Сквозь это описание как-то неявно, но всё-таки чувствовалось, что и Бунин готов смириться с немцами, лишь бы не победили большевики. Эта мысль во мне укрепилась, когда я читала записи Бунина периода Великой Отечественной войны. "17.10.41. ... Должно быть, вот-вот будет взята Москва, потом Петербург. А война, должно быть, будет длиться всю зиму, может быть, и дольше. Подохнем с голоду". "31.03.42. Всё битвы и битвы в России. Немцы всё грозят весенним (вернее, летним) наступлением. А вдруг и правда расшибут вдребезги? Всё кажется, что нарвутся. Теперь всё дело в Турции". "16.09.42. Немцы к Царицыну всё "продвигаются", и все атаки русских неизменно "отбиты". День и ночь идут уже с пол-месяца чудовищные бои, и, конечно, чудовищные потери у немцев. К концу войны в Германии останутся только мальчики и старики. Полное сумасшедшее! Только сумасшедший кретин может думать, что он будет царствовать над Америкой, Бразилией, Норвегией, Францией, Бельгией, Голландией, Данией, Польшей, Чехией, Австрией, Сербией, Албанией, Россией, Китаем". "20.09. В газетах - "Безнадёжная ситуация в СССР"... Говорят, что с Царицыным, собственно, дело кончено и пора подумать о том, что дальше предпримут немцы после него и Кавказа". "23.09. ... И с Царицыным, и с Кавказом немцы всё-таки жестко нарвались... Перебили их русские, конечно, в ужасающем количестве. И то хлеб". "23.10.42. Нынче радио о Царицыне:"всё-таки большевики отбиты". Скоро три месяца, как берут его!". "27.10.42. Большие бои в Африке. Царицын всё ещё держится".
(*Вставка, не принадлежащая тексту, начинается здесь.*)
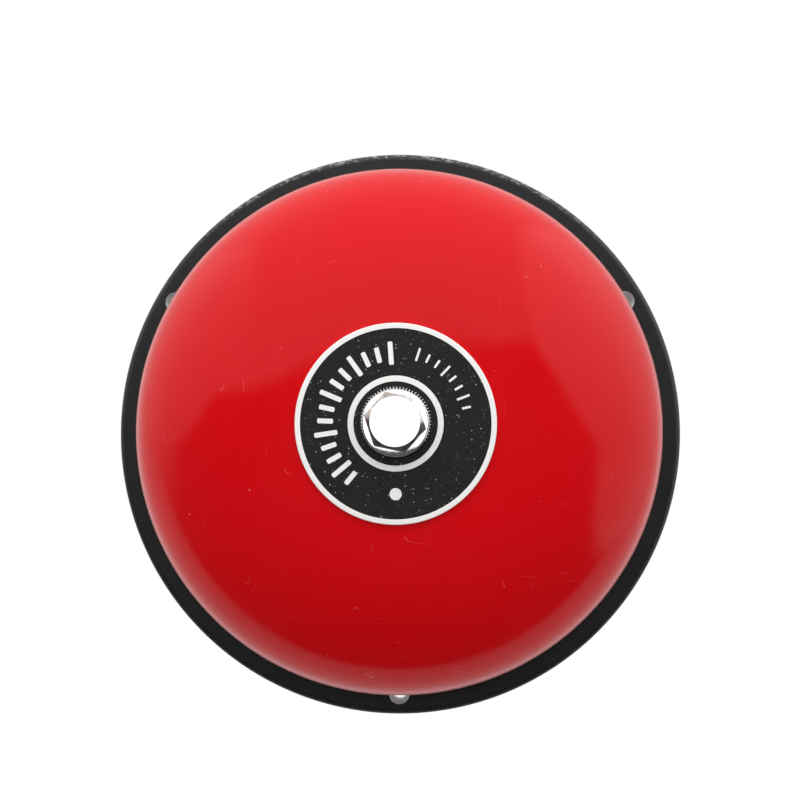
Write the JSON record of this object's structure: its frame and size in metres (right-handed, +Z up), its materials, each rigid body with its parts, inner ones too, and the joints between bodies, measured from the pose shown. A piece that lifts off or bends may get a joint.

Потом, когда в войне наступит перелом, Бунин будет записывать в "Дневнике" о взятии всё новых и новых городов, а однажды, 20.07.44, записал:"Русские идут , идут". А более полугода тому даже на миг помечтал:"Просмотрел свои заметки о прежней России. Всё думаю, если бы дожить, попасть в Россию! А зачем? Старость уцелевших... кладбища всего, чем жил когда-то".
Бунин остался весь в прошлом, в своей ненависти к большевикам настолько непримиримый, что ни разу не назвал Царицын Сталинградом, а страну - СССР. И не восхитился подвигом советских людей, победой над фашистской Германией, как делали это многие русские эмигранты. "Русские, - записывает Бунин 1.12.44.,- все стали вдруг красней красного. У одних страх, у других холопство, у третьих - стадность. "Горе рака красит".
Сам он прямо о своих чувствах ни тогда, ни в день Победы ничего не сказал. Или, быть может, удалил записи. Такой Бунин действительно не мог вернуться в Россию. Его бы, конечно, окружили вниманием. Но что бы он делал в СССР, люто ненавидя его создателей?
Да, книги его вернулись. И даже раньше, чем других русских эмигрантов.
Но дважды в одну реку не войдёшь, особенно, если ты десятилетиями жил другой жизнью. Хотя у Бунина шансов войти, больше, чем у кого-либо. А есть ли они у Набокова? Как бы не возносил его Ерофеев, думается, что ответить на этот вопрос однозначно, нельзя.